To get around the restrictions imposed by the Conventions, the Bush Administration moved on May 1, 2003 to declare that major combat operations in Iraq had come to an end, even though it was clear more fighting was to come.

The idea, Gourevitch said, was to change the conflict from one in which people captured by the American military were called prisoners of war to another in which they were called detainees.

The Geneva Conventions mandate that a nation must treat prisoners of war humanely, but may be rougher with spies and saboteurs, a label which Gourevitch said the administration simply affixed to everyone they arrested after May 1.

The decision to exploit this loophole is one of the reasons why American soldiers were told to torture Iraqi prisoners at the Abu Ghraib prison.

“Inside that speech was a kind of legal pivot from one kind of war to another kind of war—a kind of war that we never quite admitted openly was the new structure, but which was immediately seen as being in effect,” he said.

The particulars of Abu Ghraib—poorly educated soldiers, constant attacks from insurgents and shoddy intelligence that misidentified innocent Iraqis as master terrorists—practically guaranteed that something would go horribly wrong, he continued.

Worse yet, Gourevitch noted that most Americans tell themselves they would never drag naked men around on dog leashes—a misguided and dangerous assumption.

“In the case of Abu Ghraib, we collectively vilified all the people who appeared in the photographs. Even if we knew that these things seemed to be somehow connected to American policy, the idea was, ‘Those guys were scum, and I would never do that,’” he said.

“Yet the history of the world tells us that the great mass of people do these things, that the people who actually behave well when the pressure comes down are comparatively few.”

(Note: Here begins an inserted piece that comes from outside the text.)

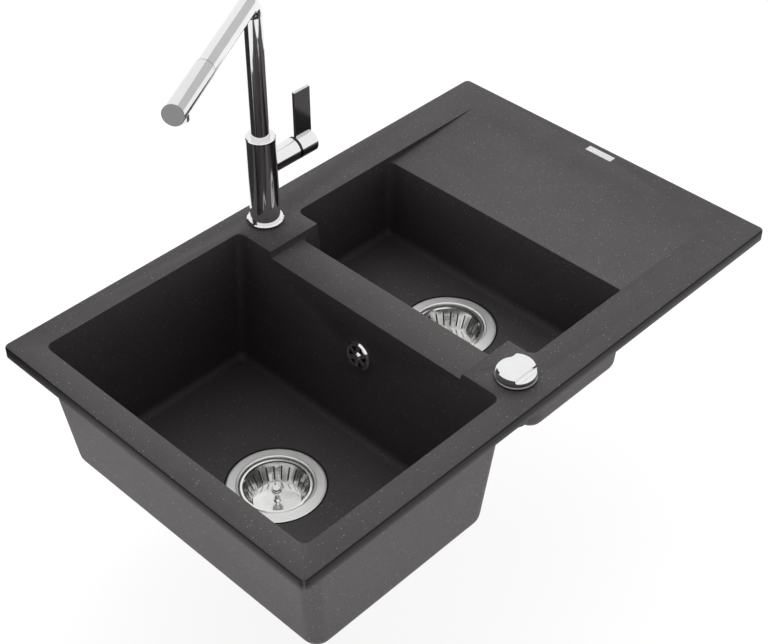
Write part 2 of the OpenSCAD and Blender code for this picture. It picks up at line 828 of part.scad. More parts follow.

Gourevitch was sponsored by the American Age Lecture Series, American Studies Program, Center on Religion and Culture, deans of Fordham College at Rose Hill and Lincoln Center; Departments of Communication and Media Studies, History, and English; and the Programs in Literary Studies, Peace and Justice Studies and Women’s Studies.


Gourevitch Dwells on Big Picture at Panel

Hours before he spoke with students on the Rose Hill campus, Philip Gourevitch entertained thoughts and questions from Fordham faculty at McNally Amphitheatre.

The panelists dwelled mostly on Standard Operating Procedure (Penguin Press, 2008) in their questions of Gourevitch, who said that his work focuses on stories that Americans tell themselves about who they are and how they live and interact with the rest of the world.

“There are a lot of conventional packagings and fictions about big dramatic political stories,” he said. “They tend to be things that—in order to get through them and get past them—we slot away. We find a little niche for them, and we tell ourselves a fiction about them.”

Abu Ghraib falls into that category because, as with the Rwandan genocides of 1994, it was an episode that Americans deemed to be beneath them. But collectively, Americans are really not all that virtuous, Gourevitch said. He cautioned against everyday Americas assuming that they would not also allow the abuse to happen if caught in the same situation.

“My big idea would be to try to avoid as much as possible situations where the maximum number of people are tested, because we don’t acquit ourselves well,” he said.

Included on the panel were: Robin Andersen, Ph.D., professor of communication and media studies and director of the Peace and Justice Studies Program; Tom Deluca, Ph.D. professor of political science; and Margaret Steinfels, co-director of the Fordham Center on Religion and Culture.